[Begin Given information]
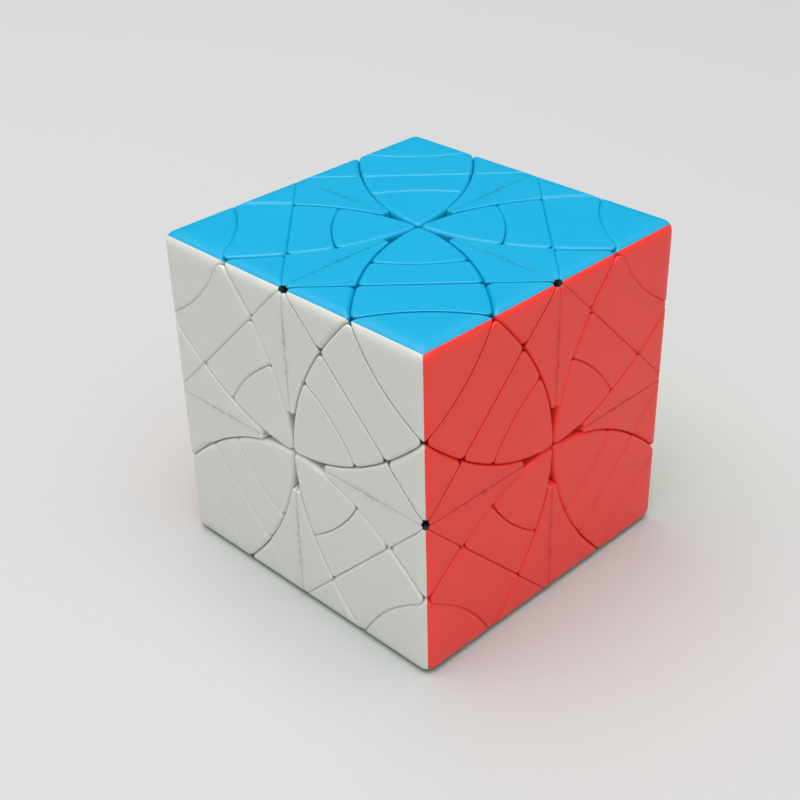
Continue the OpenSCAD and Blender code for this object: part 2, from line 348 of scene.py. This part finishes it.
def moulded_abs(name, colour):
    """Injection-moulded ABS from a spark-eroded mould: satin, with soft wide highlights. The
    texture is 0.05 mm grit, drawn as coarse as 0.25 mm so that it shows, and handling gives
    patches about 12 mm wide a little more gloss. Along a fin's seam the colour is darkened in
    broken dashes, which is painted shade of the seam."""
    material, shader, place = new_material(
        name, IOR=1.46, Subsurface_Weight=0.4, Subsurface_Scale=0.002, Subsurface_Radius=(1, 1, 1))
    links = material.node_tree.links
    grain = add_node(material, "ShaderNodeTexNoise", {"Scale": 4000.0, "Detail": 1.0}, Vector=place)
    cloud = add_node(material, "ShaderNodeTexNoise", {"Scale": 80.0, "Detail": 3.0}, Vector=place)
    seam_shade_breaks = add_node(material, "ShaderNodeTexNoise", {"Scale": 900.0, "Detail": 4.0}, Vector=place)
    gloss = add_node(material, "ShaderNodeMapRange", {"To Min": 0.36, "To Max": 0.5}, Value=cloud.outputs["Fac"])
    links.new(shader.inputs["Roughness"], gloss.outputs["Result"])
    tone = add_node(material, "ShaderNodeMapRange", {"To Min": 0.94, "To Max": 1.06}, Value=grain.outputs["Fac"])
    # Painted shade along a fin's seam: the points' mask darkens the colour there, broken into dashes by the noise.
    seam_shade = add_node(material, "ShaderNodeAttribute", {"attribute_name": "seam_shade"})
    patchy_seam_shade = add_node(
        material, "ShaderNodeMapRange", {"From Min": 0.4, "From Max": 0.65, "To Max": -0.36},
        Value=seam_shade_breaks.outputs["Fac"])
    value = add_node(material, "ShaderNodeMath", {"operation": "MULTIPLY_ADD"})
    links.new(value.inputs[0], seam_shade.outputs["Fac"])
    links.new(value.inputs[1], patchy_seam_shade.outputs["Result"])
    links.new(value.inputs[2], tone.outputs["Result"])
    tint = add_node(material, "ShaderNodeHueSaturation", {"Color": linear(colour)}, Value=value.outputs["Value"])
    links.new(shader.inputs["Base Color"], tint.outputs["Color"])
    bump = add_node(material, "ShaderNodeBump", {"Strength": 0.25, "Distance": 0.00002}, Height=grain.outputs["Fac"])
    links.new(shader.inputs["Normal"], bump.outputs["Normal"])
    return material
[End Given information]
[Begin Given information]
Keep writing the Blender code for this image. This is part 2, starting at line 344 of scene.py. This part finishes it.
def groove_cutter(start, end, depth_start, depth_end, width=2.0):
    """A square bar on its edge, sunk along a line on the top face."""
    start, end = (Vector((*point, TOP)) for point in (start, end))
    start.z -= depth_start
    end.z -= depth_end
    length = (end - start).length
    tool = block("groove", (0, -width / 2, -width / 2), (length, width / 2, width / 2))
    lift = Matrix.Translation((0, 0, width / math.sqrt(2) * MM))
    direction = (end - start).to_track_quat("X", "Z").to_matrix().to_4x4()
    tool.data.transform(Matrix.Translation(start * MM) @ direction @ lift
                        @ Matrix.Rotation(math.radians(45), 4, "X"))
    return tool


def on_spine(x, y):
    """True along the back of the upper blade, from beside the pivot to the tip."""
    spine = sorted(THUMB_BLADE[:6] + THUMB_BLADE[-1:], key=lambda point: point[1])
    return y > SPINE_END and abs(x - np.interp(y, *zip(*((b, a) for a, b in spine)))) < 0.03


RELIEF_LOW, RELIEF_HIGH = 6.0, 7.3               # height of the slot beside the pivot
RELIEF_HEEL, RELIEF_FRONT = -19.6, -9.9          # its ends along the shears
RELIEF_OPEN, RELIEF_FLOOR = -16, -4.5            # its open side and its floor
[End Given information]
Stated exercise. Retype, word for word, every line from the line with "Keep writing the" to the line with "RELIEF_OPEN, RELIEF_FLOOR = -16, -4.5", inclusive. Add nothing.

Full answer.
Keep writing the Blender code for this image. This is part 2, starting at line 344 of scene.py. This part finishes it.
def groove_cutter(start, end, depth_start, depth_end, width=2.0):
    """A square bar on its edge, sunk along a line on the top face."""
    start, end = (Vector((*point, TOP)) for point in (start, end))
    start.z -= depth_start
    end.z -= depth_end
    length = (end - start).length
    tool = block("groove", (0, -width / 2, -width / 2), (length, width / 2, width / 2))
    lift = Matrix.Translation((0, 0, width / math.sqrt(2) * MM))
    direction = (end - start).to_track_quat("X", "Z").to_matrix().to_4x4()
    tool.data.transform(Matrix.Translation(start * MM) @ direction @ lift
                        @ Matrix.Rotation(math.radians(45), 4, "X"))
    return tool


def on_spine(x, y):
    """True along the back of the upper blade, from beside the pivot to the tip."""
    spine = sorted(THUMB_BLADE[:6] + THUMB_BLADE[-1:], key=lambda point: point[1])
    return y > SPINE_END and abs(x - np.interp(y, *zip(*((b, a) for a, b in spine)))) < 0.03


RELIEF_LOW, RELIEF_HIGH = 6.0, 7.3               # height of the slot beside the pivot
RELIEF_HEEL, RELIEF_FRONT = -19.6, -9.9          # its ends along the shears
RELIEF_OPEN, RELIEF_FLOOR = -16, -4.5            # its open side and its floor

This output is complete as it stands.